Ok, sorry I didn't mean to imply that my husband had cheated... that is something he would never do even if I couldn't ever have sex again due to medical reasons or something off the wall. He would never ever stray, ever. He was with another woman during our time together and it was consentual with all parties. It was INCREDIBLY stimulating and I very much enjoyed watching him with her. We all really enjoyed our times together. That's what I want in return. I want him to enjoy me with someone else.

GASoccerman... what makes you want a threesome with another man rather than another woman?? Some men have that in them and others do not. I have it in me that I thoroughly enjoyed him being with another woman, but he's lacking the same with me being with another man.

I guess what really has me agitated is that he's a selfish man. He has a lot of hobbies and I am always second best to them... ALWAYS. I know I'm not his number one. Hunting and softball come first all the time every time.

Oh yeah, another major key point here is that his libido is LOW. He is by far not your average man. He doesn't care if he gets sex or not. He is not the type to want it every night. When he's busy doing his hobbies, he won't even think about sex. If you read my first post on this whole forum, I might mention that sex is always on his terms... when he wants it. Never ever when I want it. I approach him and he denies me. Twelve years of this and I shut down. I will no longer approach him for sex, no matter how badly I want it b/c I'd rather deal with the frustration of wanting/needing it than the pain of rejection.
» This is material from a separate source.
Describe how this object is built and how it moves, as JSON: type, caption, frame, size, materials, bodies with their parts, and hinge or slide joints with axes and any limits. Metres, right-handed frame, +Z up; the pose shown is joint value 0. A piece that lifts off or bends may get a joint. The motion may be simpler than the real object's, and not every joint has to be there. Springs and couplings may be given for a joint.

So this is how I see it... he has his hobbies and thinks nothing of me. He never asks me for permission to do the things he likes to do. He never asks permission to go play ball or spend countless hours shopping for softball bats. He never asks permission to walk out the door to go hunting or do all things involved with hunting. He never asks permission from me to neglect me sexually. Why would it be so wrong for me to have a man on the side to take care of my sexual needs that my husband doesn't seem to give an inkling of a thought about?

GA... sure I'm in lust. But I've wanted this situation for 15 years now. I suppress it as much as possible, but it still comes up every now and then. And every time I try not to think about it and just shove it back under the rug. It's still there. It still hurts to walk on it. I just feel like I'm missing out on my youth.

Thanks you guys for your open mindedness... I appreciate it.